*Task to carry out*.
Write out the whole listing again, exactly as given.

*Collected material*.
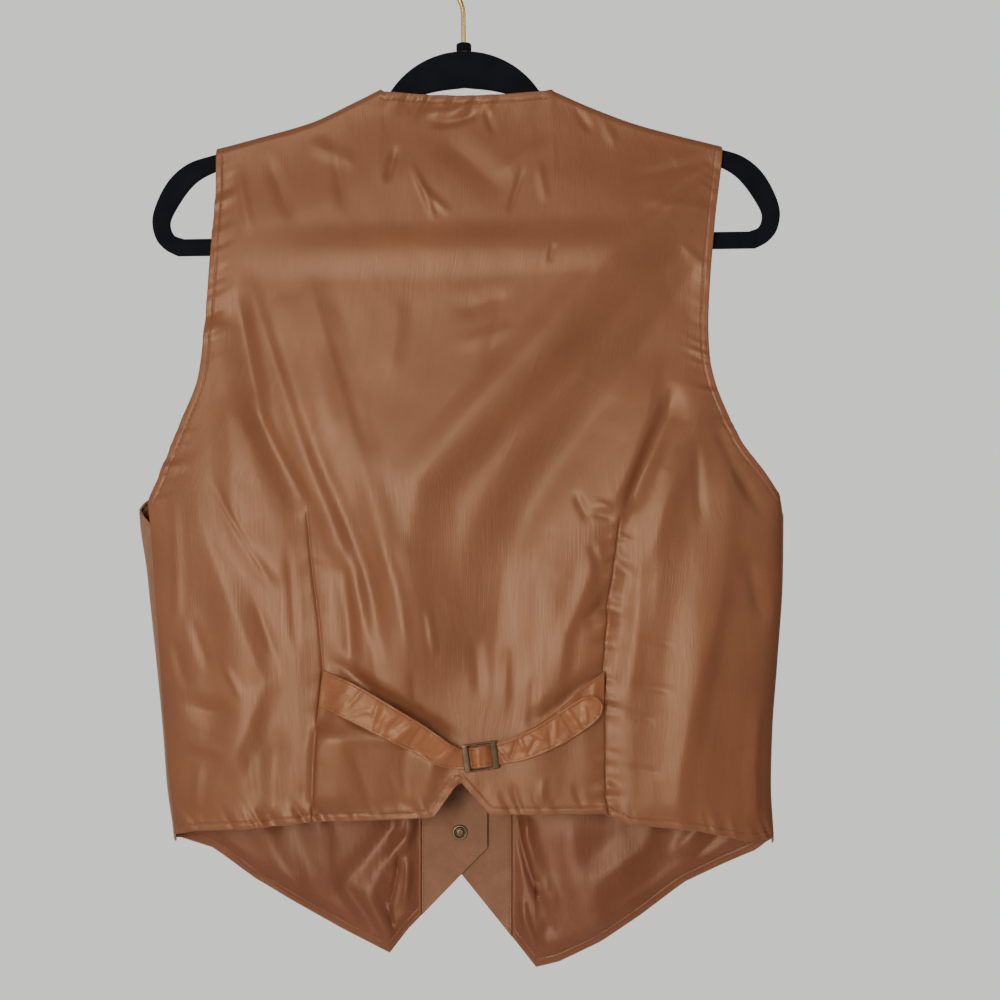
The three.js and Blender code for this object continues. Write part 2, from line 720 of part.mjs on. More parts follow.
// Hanger: a dome, two arms and a bar cut from one plate, with rounded edges
function addHanger() {
  const hanger = new THREE.Group();
  hanger.position.x = hangerShift;
  hanger.rotation.y = hangerTilt;
  vest.add(hanger);

  const domeEnd = Math.asin(domeHalf / domeRadius);
  const outline = [];
  for (let i = -6; i <= 6; i++) {
    const turn = (domeEnd * i) / 6;
    outline.push([domeRadius * Math.sin(turn), domeTop - domeRadius * (1 - Math.cos(turn))]);
  }
  const rounded = (points, count) => new THREE.CatmullRomCurve3(
    points.map(([x, z]) => new THREE.Vector3(x, z, 0)),
    false,
    'centripetal',
  ).getPoints(count).map((p) => [p.x, p.y]);
  const arm = rounded(armOutline, 26);
  const mirrored = (points) => points.map(([x, z]) => [-x, z]).reverse();
  const around = [...outline, ...arm, ...mirrored(arm)].reverse();
  const opening = rounded(armOpening, 22);
  const inside = [...opening, ...mirrored(opening.slice(1))];
  const shape = new THREE.Shape(around.map(([x, z]) => new THREE.Vector2(x, z)));
  shape.holes.push(new THREE.Path(inside.map(([x, z]) => new THREE.Vector2(x, z))));
  const plate = new THREE.ExtrudeGeometry(shape, {
    depth: hangerThick - 2 * hangerEdge,
    bevelEnabled: true,
    bevelThickness: hangerEdge,
    bevelSize: hangerEdge,
    bevelOffset: -hangerEdge,
    bevelSegments: 1,
  });
  plate.rotateX(Math.PI / 2);
  plate.translate(0, (hangerThick - 2 * hangerEdge) / 2, 0);
  addMesh('hanger', plate, velvetFinish, hanger);

  const bore = hookWire / 2 + seamGap;
  const rim = collarWide / 2;
  const foot = domeTop + seamGap;
  const profile = [[bore, foot], [rim, foot], [rim, collarTop - 0.8], [rim - 0.8, collarTop], [bore, collarTop], [bore, foot]];
  const collar = new THREE.LatheGeometry(profile.map(([x, y]) => new THREE.Vector2(x, y)), 20);
  collar.rotateX(Math.PI / 2);
  addMesh('hook_collar', collar, velvetFinish, hanger);

  const hook = new THREE.CurvePath();
  const loop = hookLoop + hookWire / 2;
  const middle = -hookLoop;
  hook.add(new THREE.LineCurve3(new THREE.Vector3(0, 0, stemFoot), new THREE.Vector3(0, 0, stemTop)));
  hook.add(new THREE.CubicBezierCurve3(
    new THREE.Vector3(0, 0, stemTop),
    new THREE.Vector3(0, 0, stemTop + hookBend),
    new THREE.Vector3(-loop, 0, middle - hookBend),
    new THREE.Vector3(-loop, 0, middle),
  ));
  hook.add(new LoopCurve(loop, middle, Math.PI, hookTip));
  const section = new THREE.Shape();
  section.absarc(0, 0, hookWire / 2, 0, 2 * Math.PI);
  const wire = new THREE.ExtrudeGeometry(section, { extrudePath: hook, steps: 40, curveSegments: 4 });
  addMesh('hook', wire, goldFinish, hanger);
}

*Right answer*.
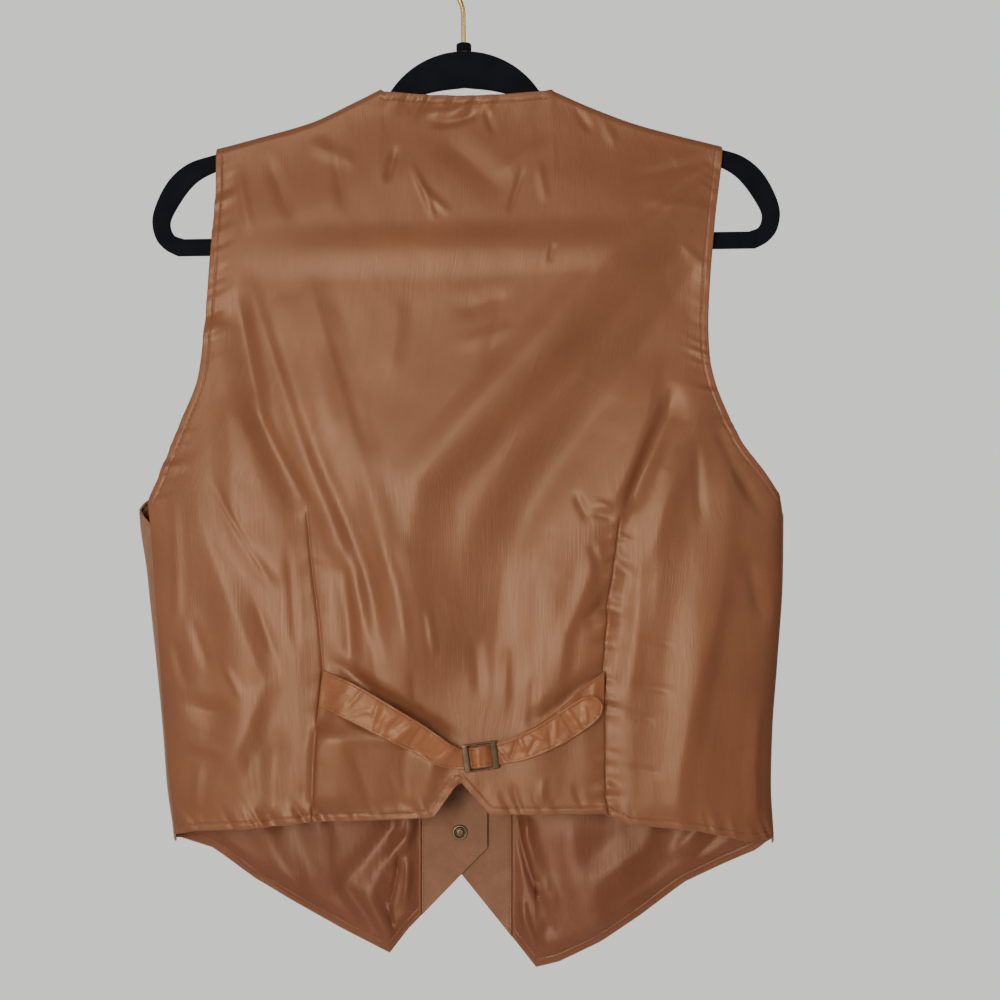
The three.js and Blender code for this object continues. Write part 2, from line 720 of part.mjs on. More parts follow.
// Hanger: a dome, two arms and a bar cut from one plate, with rounded edges
function addHanger() {
  const hanger = new THREE.Group();
  hanger.position.x = hangerShift;
  hanger.rotation.y = hangerTilt;
  vest.add(hanger);

  const domeEnd = Math.asin(domeHalf / domeRadius);
  const outline = [];
  for (let i = -6; i <= 6; i++) {
    const turn = (domeEnd * i) / 6;
    outline.push([domeRadius * Math.sin(turn), domeTop - domeRadius * (1 - Math.cos(turn))]);
  }
  const rounded = (points, count) => new THREE.CatmullRomCurve3(
    points.map(([x, z]) => new THREE.Vector3(x, z, 0)),
    false,
    'centripetal',
  ).getPoints(count).map((p) => [p.x, p.y]);
  const arm = rounded(armOutline, 26);
  const mirrored = (points) => points.map(([x, z]) => [-x, z]).reverse();
  const around = [...outline, ...arm, ...mirrored(arm)].reverse();
  const opening = rounded(armOpening, 22);
  const inside = [...opening, ...mirrored(opening.slice(1))];
  const shape = new THREE.Shape(around.map(([x, z]) => new THREE.Vector2(x, z)));
  shape.holes.push(new THREE.Path(inside.map(([x, z]) => new THREE.Vector2(x, z))));
  const plate = new THREE.ExtrudeGeometry(shape, {
    depth: hangerThick - 2 * hangerEdge,
    bevelEnabled: true,
    bevelThickness: hangerEdge,
    bevelSize: hangerEdge,
    bevelOffset: -hangerEdge,
    bevelSegments: 1,
  });
  plate.rotateX(Math.PI / 2);
  plate.translate(0, (hangerThick - 2 * hangerEdge) / 2, 0);
  addMesh('hanger', plate, velvetFinish, hanger);

  const bore = hookWire / 2 + seamGap;
  const rim = collarWide / 2;
  const foot = domeTop + seamGap;
  const profile = [[bore, foot], [rim, foot], [rim, collarTop - 0.8], [rim - 0.8, collarTop], [bore, collarTop], [bore, foot]];
  const collar = new THREE.LatheGeometry(profile.map(([x, y]) => new THREE.Vector2(x, y)), 20);
  collar.rotateX(Math.PI / 2);
  addMesh('hook_collar', collar, velvetFinish, hanger);

  const hook = new THREE.CurvePath();
  const loop = hookLoop + hookWire / 2;
  const middle = -hookLoop;
  hook.add(new THREE.LineCurve3(new THREE.Vector3(0, 0, stemFoot), new THREE.Vector3(0, 0, stemTop)));
  hook.add(new THREE.CubicBezierCurve3(
    new THREE.Vector3(0, 0, stemTop),
    new THREE.Vector3(0, 0, stemTop + hookBend),
    new THREE.Vector3(-loop, 0, middle - hookBend),
    new THREE.Vector3(-loop, 0, middle),
  ));
  hook.add(new LoopCurve(loop, middle, Math.PI, hookTip));
  const section = new THREE.Shape();
  section.absarc(0, 0, hookWire / 2, 0, 2 * Math.PI);
  const wire = new THREE.ExtrudeGeometry(section, { extrudePath: hook, steps: 40, curveSegments: 4 });
  addMesh('hook', wire, goldFinish, hanger);
}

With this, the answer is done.